- _YOUR OBJECTIVE_:
Quote exactly and only this range of lines in the data below: the line that holds "build_hub()" to the line that holds "bpy.context.scene.collection.objects.link(empty)", both included.

- _GIVEN RECORDS_:
+ + + +

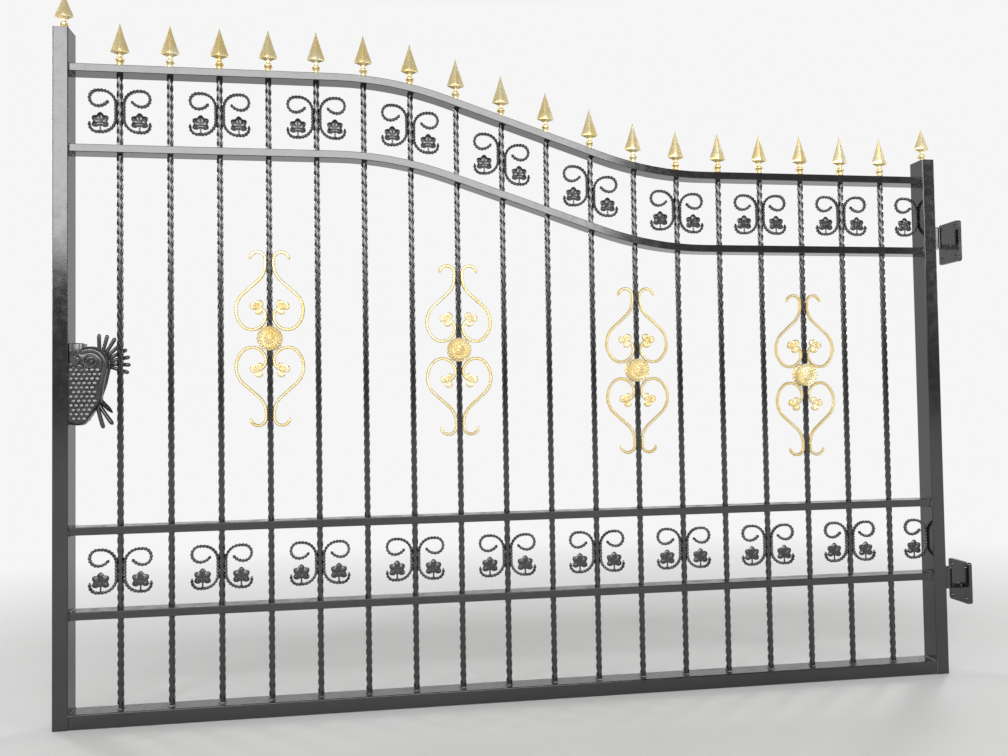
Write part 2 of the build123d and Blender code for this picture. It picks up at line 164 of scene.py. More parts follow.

+ + + +

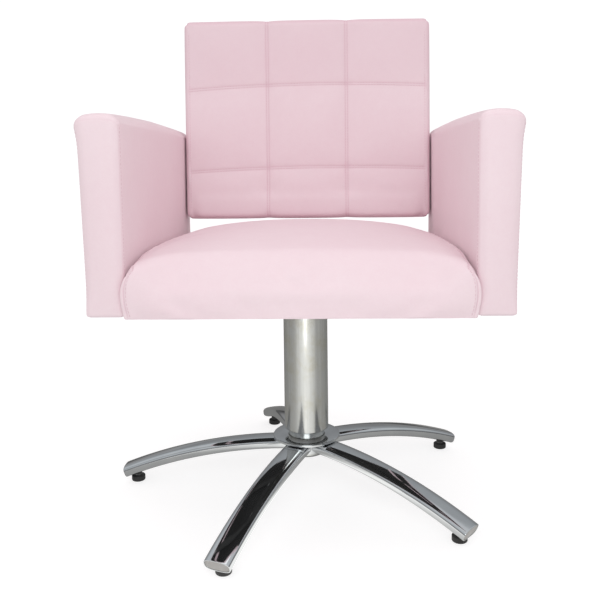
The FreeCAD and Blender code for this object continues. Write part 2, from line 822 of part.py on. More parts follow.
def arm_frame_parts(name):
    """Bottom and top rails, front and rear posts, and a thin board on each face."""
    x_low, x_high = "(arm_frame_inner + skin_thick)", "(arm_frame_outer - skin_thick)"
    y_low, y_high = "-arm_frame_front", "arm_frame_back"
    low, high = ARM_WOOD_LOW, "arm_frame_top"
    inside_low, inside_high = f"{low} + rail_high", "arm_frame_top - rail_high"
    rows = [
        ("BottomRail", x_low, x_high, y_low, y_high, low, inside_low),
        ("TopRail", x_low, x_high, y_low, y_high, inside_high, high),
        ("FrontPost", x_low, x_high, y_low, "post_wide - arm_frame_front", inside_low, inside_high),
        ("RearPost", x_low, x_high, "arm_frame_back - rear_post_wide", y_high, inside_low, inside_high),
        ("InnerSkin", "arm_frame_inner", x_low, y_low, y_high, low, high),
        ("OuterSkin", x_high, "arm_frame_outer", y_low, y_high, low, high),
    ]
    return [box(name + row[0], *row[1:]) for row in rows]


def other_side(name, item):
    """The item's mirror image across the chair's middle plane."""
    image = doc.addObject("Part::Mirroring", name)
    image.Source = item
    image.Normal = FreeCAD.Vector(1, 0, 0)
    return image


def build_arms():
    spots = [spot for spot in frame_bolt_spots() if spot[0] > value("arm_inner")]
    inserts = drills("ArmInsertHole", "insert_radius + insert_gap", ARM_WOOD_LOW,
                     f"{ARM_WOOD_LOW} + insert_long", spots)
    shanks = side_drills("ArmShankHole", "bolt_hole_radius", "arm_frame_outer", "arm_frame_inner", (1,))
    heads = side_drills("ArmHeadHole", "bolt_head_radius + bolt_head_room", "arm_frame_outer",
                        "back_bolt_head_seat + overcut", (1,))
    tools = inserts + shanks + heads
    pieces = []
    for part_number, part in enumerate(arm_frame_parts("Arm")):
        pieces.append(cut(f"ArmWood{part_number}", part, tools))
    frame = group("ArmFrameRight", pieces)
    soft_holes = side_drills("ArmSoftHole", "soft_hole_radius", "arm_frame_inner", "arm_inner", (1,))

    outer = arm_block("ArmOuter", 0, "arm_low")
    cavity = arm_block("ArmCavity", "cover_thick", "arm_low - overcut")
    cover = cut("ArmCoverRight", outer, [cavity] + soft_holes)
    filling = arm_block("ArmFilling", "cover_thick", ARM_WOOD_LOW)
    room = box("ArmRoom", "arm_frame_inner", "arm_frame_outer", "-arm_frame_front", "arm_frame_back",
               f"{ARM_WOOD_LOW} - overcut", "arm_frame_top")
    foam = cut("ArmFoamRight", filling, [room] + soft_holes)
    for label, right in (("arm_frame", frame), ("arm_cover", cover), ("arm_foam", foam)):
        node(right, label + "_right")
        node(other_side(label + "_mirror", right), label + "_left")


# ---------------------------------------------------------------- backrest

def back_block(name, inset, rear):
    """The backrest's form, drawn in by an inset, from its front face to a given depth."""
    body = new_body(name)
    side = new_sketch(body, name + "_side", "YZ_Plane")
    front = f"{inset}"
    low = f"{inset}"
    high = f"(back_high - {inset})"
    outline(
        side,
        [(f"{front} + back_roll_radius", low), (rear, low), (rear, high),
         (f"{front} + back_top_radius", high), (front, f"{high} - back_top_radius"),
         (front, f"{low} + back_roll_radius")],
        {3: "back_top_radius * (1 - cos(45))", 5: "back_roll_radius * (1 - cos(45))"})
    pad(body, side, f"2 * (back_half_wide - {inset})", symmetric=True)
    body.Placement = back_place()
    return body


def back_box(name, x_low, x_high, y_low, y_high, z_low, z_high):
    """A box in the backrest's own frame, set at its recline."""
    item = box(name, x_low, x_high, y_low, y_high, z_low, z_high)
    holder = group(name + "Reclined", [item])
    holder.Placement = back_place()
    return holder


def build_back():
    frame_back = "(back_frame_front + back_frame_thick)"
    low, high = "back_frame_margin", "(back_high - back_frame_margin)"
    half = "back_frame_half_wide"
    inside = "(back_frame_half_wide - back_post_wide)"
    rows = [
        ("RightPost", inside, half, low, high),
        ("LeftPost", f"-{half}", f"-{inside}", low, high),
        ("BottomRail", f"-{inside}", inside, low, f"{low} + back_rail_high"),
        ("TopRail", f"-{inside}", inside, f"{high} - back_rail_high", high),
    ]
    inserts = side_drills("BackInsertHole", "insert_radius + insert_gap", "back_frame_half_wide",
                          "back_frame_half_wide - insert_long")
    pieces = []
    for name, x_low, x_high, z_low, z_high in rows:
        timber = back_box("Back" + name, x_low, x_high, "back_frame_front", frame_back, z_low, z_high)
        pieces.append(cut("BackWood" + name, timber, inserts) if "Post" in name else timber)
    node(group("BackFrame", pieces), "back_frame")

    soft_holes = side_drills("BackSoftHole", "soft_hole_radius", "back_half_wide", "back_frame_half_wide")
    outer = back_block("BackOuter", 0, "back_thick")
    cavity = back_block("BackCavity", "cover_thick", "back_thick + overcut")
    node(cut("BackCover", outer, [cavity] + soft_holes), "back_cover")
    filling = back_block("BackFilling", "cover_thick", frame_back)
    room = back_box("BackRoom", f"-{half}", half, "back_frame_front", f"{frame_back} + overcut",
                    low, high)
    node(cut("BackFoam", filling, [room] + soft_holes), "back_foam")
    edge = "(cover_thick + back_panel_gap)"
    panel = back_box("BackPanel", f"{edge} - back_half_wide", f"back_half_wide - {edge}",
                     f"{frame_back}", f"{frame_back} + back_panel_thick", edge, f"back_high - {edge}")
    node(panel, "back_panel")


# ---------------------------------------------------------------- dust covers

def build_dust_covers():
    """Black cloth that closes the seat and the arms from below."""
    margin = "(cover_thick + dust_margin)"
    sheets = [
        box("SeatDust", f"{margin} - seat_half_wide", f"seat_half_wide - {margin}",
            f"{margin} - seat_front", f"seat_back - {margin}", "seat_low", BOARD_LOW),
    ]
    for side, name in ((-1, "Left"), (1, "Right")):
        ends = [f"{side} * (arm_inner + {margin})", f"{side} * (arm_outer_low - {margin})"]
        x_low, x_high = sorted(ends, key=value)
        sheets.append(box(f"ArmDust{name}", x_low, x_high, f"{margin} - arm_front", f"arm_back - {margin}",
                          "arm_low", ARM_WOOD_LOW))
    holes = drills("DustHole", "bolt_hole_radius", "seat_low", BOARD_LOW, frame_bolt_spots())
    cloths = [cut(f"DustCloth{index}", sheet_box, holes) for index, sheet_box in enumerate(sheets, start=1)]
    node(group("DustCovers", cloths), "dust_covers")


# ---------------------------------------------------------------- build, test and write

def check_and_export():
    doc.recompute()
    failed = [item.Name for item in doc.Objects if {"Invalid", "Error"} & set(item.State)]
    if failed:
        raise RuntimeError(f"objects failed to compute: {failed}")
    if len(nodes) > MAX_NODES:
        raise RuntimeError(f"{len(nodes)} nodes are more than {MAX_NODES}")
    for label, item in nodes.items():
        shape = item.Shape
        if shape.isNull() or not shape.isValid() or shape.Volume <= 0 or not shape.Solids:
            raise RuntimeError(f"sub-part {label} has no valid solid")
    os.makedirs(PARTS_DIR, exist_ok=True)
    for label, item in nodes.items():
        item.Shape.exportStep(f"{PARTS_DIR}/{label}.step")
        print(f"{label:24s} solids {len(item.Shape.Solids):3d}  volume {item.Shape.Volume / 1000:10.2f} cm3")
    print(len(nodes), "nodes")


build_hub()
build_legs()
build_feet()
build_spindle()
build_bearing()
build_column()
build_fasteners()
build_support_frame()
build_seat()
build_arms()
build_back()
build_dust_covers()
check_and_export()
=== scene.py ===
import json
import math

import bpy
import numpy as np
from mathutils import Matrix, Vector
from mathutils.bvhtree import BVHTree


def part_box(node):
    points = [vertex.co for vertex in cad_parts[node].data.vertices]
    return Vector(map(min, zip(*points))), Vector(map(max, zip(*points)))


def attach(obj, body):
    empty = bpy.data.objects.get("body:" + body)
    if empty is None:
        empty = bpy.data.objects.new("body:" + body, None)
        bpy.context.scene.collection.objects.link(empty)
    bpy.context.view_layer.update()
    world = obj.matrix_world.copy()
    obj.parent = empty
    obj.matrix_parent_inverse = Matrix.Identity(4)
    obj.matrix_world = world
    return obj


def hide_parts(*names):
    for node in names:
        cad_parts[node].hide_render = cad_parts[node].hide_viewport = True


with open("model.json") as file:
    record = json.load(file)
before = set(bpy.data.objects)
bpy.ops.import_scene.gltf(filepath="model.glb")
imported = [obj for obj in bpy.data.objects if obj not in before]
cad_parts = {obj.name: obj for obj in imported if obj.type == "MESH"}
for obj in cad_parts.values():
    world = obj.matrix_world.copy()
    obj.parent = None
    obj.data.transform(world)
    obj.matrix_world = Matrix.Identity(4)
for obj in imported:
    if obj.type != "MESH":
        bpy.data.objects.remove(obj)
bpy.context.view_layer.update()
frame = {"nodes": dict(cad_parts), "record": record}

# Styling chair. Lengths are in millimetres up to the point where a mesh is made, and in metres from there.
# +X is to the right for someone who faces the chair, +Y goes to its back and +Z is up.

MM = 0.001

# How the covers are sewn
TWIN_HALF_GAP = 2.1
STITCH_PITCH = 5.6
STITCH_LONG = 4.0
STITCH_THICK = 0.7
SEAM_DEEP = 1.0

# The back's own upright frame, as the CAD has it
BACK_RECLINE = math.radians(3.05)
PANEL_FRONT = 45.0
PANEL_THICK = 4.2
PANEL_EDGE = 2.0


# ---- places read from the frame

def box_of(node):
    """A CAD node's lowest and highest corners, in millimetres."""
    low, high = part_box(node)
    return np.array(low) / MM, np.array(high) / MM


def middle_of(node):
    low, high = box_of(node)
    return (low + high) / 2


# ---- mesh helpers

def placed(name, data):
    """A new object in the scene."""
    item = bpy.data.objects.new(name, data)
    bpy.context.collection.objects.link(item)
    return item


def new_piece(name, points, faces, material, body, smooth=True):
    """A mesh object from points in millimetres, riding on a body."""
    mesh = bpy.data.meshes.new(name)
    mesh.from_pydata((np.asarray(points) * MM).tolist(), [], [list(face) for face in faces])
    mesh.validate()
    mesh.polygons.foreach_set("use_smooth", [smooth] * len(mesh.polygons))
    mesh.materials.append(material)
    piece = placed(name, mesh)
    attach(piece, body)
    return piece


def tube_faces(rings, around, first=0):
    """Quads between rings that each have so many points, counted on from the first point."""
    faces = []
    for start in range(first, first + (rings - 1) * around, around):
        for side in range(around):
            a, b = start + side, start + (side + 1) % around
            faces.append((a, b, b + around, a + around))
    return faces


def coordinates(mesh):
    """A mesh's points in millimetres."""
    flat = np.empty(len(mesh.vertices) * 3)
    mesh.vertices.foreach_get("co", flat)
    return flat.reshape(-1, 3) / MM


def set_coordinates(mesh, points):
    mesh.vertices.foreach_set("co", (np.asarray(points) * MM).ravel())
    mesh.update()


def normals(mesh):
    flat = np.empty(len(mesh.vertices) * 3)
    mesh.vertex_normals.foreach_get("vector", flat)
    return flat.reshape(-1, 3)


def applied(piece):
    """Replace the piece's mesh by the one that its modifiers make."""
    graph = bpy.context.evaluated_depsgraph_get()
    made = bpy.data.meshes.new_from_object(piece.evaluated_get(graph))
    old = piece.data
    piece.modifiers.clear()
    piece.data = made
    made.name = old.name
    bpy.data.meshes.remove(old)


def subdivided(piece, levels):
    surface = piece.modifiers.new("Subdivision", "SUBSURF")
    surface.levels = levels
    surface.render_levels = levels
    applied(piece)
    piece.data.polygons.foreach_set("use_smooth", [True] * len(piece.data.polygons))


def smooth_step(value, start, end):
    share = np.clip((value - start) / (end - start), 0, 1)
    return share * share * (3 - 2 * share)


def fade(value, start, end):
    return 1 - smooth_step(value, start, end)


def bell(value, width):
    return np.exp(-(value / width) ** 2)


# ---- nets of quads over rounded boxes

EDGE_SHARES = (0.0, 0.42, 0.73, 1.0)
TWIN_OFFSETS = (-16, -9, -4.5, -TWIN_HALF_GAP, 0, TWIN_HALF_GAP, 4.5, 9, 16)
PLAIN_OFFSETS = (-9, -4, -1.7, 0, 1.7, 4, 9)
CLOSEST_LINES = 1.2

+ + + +

- _EXERCISE RESULT_:
build_hub()
build_legs()
build_feet()
build_spindle()
build_bearing()
build_column()
build_fasteners()
build_support_frame()
build_seat()
build_arms()
build_back()
build_dust_covers()
check_and_export()
=== scene.py ===
import json
import math

import bpy
import numpy as np
from mathutils import Matrix, Vector
from mathutils.bvhtree import BVHTree


def part_box(node):
    points = [vertex.co for vertex in cad_parts[node].data.vertices]
    return Vector(map(min, zip(*points))), Vector(map(max, zip(*points)))


def attach(obj, body):
    empty = bpy.data.objects.get("body:" + body)
    if empty is None:
        empty = bpy.data.objects.new("body:" + body, None)
        bpy.context.scene.collection.objects.link(empty)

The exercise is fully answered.